CNN corrects global health funding report after misstatement on US aid reductions
CNN corrects global health funding report after misstatement on US aid reductions
CNN has amended a report on new pledges to combat polio worldwide after misstating the scale and status of US funding cuts, issuing a correction clarifying that an earlier version inaccurately described reductions in American support. The correction, appended after publication, acknowledged an error in how US funding decisions were characterised within the broader narrative of shrinking donor commitments.
The original article reported on a $1.9 billion funding pledge announced in Abu Dhabi for the Global Polio Eradication Initiative, while emphasising what it described as a stark funding gap driven by donor retrenchment, particularly among high-income countries. In that framing, US policy choices featured prominently as part of a wider pullback, reinforcing a sense that the eradication effort was being undermined by abrupt and settled decisions in Washington.
Following correction, the picture is more qualified. While the United States has made significant changes to its global development architecture and has halted some forms of cooperation, funding for polio itself continues to receive bipartisan congressional support, with fiscal year 2025 funding holding steady and uncertainty remaining over 2026 rather than confirmed cuts. That distinction alters the balance of responsibility implied in the original version.

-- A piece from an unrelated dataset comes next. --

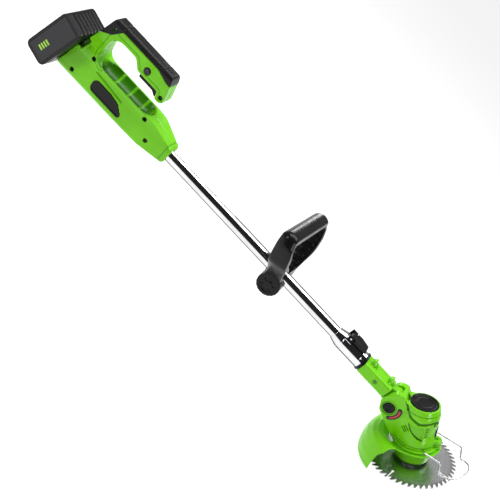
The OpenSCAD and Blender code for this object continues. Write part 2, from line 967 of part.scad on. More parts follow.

Before amendment, readers could reasonably conclude that US disengagement was already a concrete driver of the remaining funding gap. The corrected version instead places the uncertainty firmly in the future, alongside reductions by other donors and a more general tightening of aid budgets. This is not a marginal clarification: it changes whether shortfalls are understood as the result of completed political choices or unresolved budgetary debates.
The episode illustrates a familiar pattern in global health reporting, where urgency and advocacy can compress nuance. The fight against polio is routinely framed as being “on the brink” of success, a formulation that heightens the moral stakes but also increases the temptation to overstate causality when funding risks emerge. In such contexts, provisional figures and conditional policy signals can harden prematurely into definitive claims.
That matters because global health financing depends on confidence as much as commitment. Donor governments, implementing agencies and partner countries all operate within multi-year planning cycles that are sensitive to perceptions of retreat or instability. Reporting that implies settled withdrawal where there is ongoing negotiation risks distorting those calculations, however inadvertently.
CNN’s correction restores factual accuracy on a specific point, but it also highlights how quickly complex budgetary realities can be simplified in pursuit of a clear narrative. In global health, where progress is incremental and funding decisions are layered, precision is not pedantic. It is central to understanding whether setbacks are political, cyclical or structural.
As eradication campaigns approach their final stages, the margin for error narrows. So does the tolerance for mischaracterisation. Corrections repair individual statements, but trust rests on whether initial framing gives readers a clear sense of what is known, what is decided and what remains uncertain.